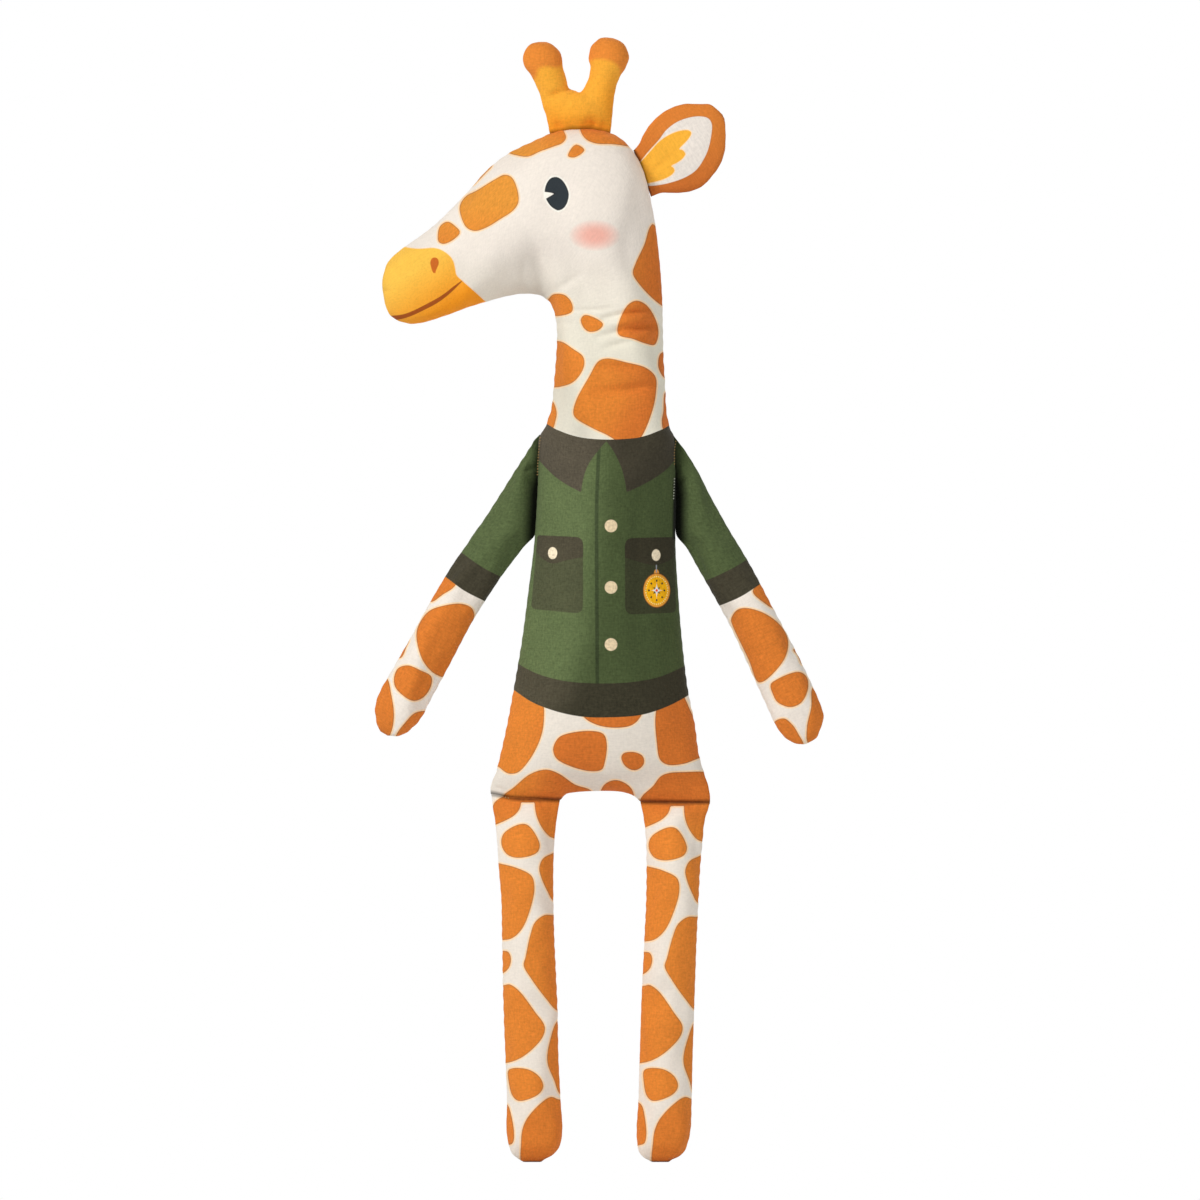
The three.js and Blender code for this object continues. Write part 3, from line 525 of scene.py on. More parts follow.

# Painted shade: across the body, the column where its colours turn darker on the side away from the key lamp, by
# rows, and over how many steps
PAINTED_SHADE_MIDDLE = [(250, 640), (330, 622), (400, 632), (440, 605), (500, 600), (640, 583), (700, 566), (725, 546),
              (800, 536)]
PAINTED_SHADE_WIDTH = 46
# How strong the painted shade is on the hands, the cuffs and each sleeve, from 0 to 1, and over which rows the
# painted shade on the legs grows, below the hips and towards the feet
HAND_PAINTED_SHADE = 0.55
CUFF_PAINTED_SHADE = 0.42
SLEEVE_RIGHT_PAINTED_SHADE = 0.42
SLEEVE_LEFT_PAINTED_SHADE = 0.68
HEAD_PAINTED_SHADE_ROWS = (150, 250)
HIP_PAINTED_SHADE_ROWS = (830, 800)
FOOT_PAINTED_SHADE_ROWS = (1090, 1150)
LEG_PAINTED_SHADE = (0.5, 0.45)

# The seam and how the cloth lies on the filling, in millimetres: the groove, the puckers that the seam gathers, how
# they wander along it, and how far from the seam lumps and creases begin
SEAM_GROOVE_WIDTH = 0.7
PUCKER_DEPTH = 0.1
PUCKER_REACH = 5.5
PUCKER_PITCH = 7.4
PUCKER_WANDER = 19
GATHER_WANDER = 31
LUMPS_BEGIN = 8
CREASES_BEGIN = 1.5
# From lump to lump of the filling, in metres
LUMP_PITCHES = (0.024, 0.031, 0.041, 0.055)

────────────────

_Instructions for the task:_ Reproduce the material above exactly; please quote every line of it.

_Correct answer:_
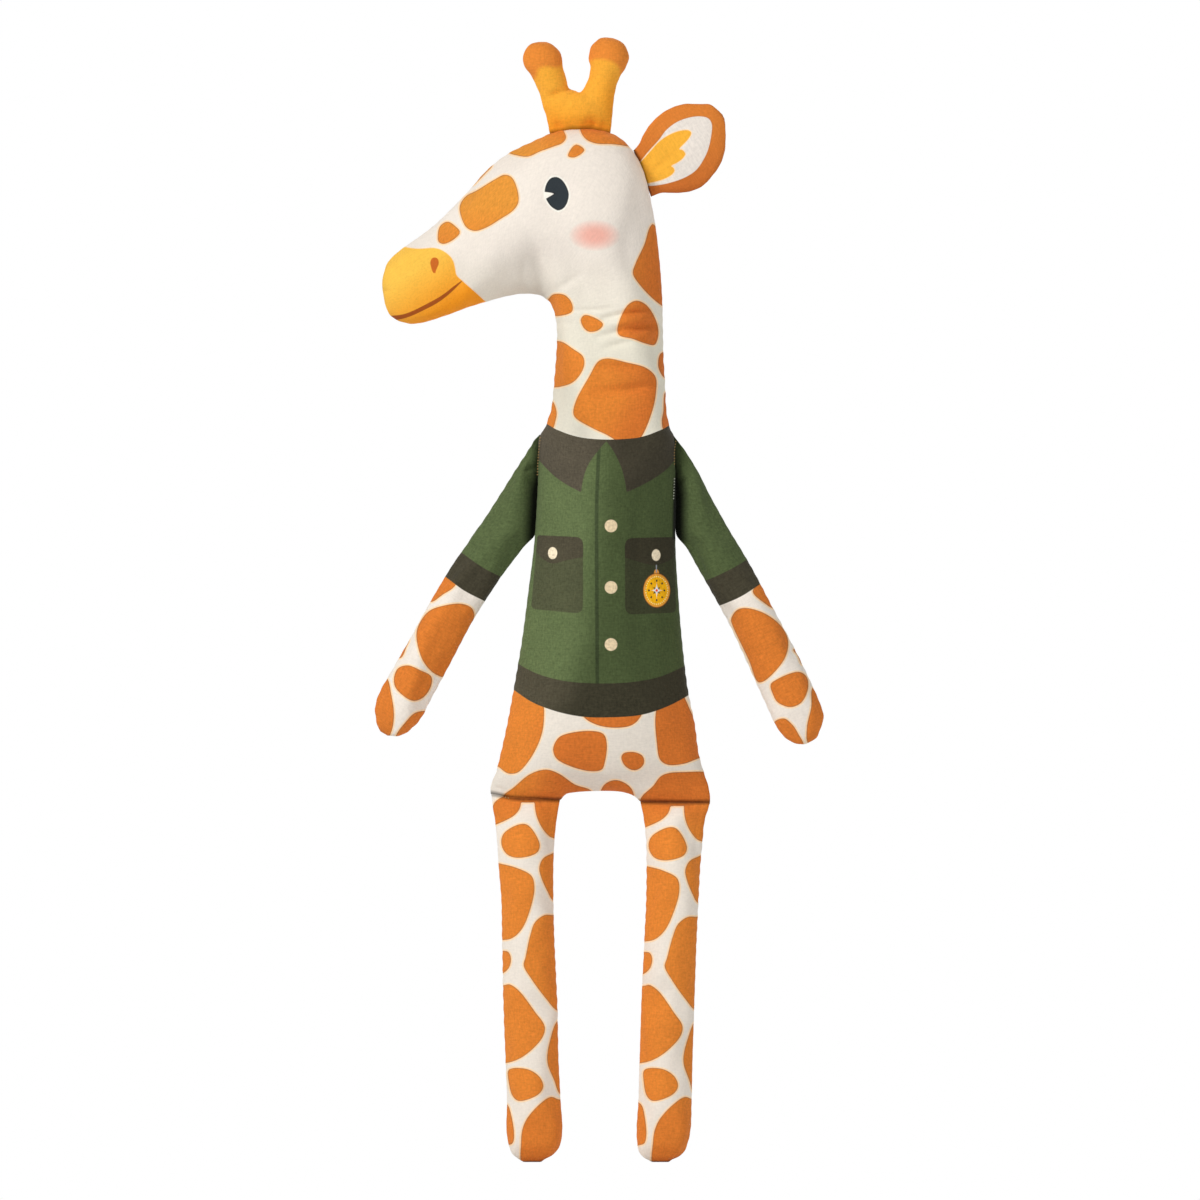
The three.js and Blender code for this object continues. Write part 3, from line 525 of scene.py on. More parts follow.

# Painted shade: across the body, the column where its colours turn darker on the side away from the key lamp, by
# rows, and over how many steps
PAINTED_SHADE_MIDDLE = [(250, 640), (330, 622), (400, 632), (440, 605), (500, 600), (640, 583), (700, 566), (725, 546),
              (800, 536)]
PAINTED_SHADE_WIDTH = 46
# How strong the painted shade is on the hands, the cuffs and each sleeve, from 0 to 1, and over which rows the
# painted shade on the legs grows, below the hips and towards the feet
HAND_PAINTED_SHADE = 0.55
CUFF_PAINTED_SHADE = 0.42
SLEEVE_RIGHT_PAINTED_SHADE = 0.42
SLEEVE_LEFT_PAINTED_SHADE = 0.68
HEAD_PAINTED_SHADE_ROWS = (150, 250)
HIP_PAINTED_SHADE_ROWS = (830, 800)
FOOT_PAINTED_SHADE_ROWS = (1090, 1150)
LEG_PAINTED_SHADE = (0.5, 0.45)

# The seam and how the cloth lies on the filling, in millimetres: the groove, the puckers that the seam gathers, how
# they wander along it, and how far from the seam lumps and creases begin
SEAM_GROOVE_WIDTH = 0.7
PUCKER_DEPTH = 0.1
PUCKER_REACH = 5.5
PUCKER_PITCH = 7.4
PUCKER_WANDER = 19
GATHER_WANDER = 31
LUMPS_BEGIN = 8
CREASES_BEGIN = 1.5
# From lump to lump of the filling, in metres
LUMP_PITCHES = (0.024, 0.031, 0.041, 0.055)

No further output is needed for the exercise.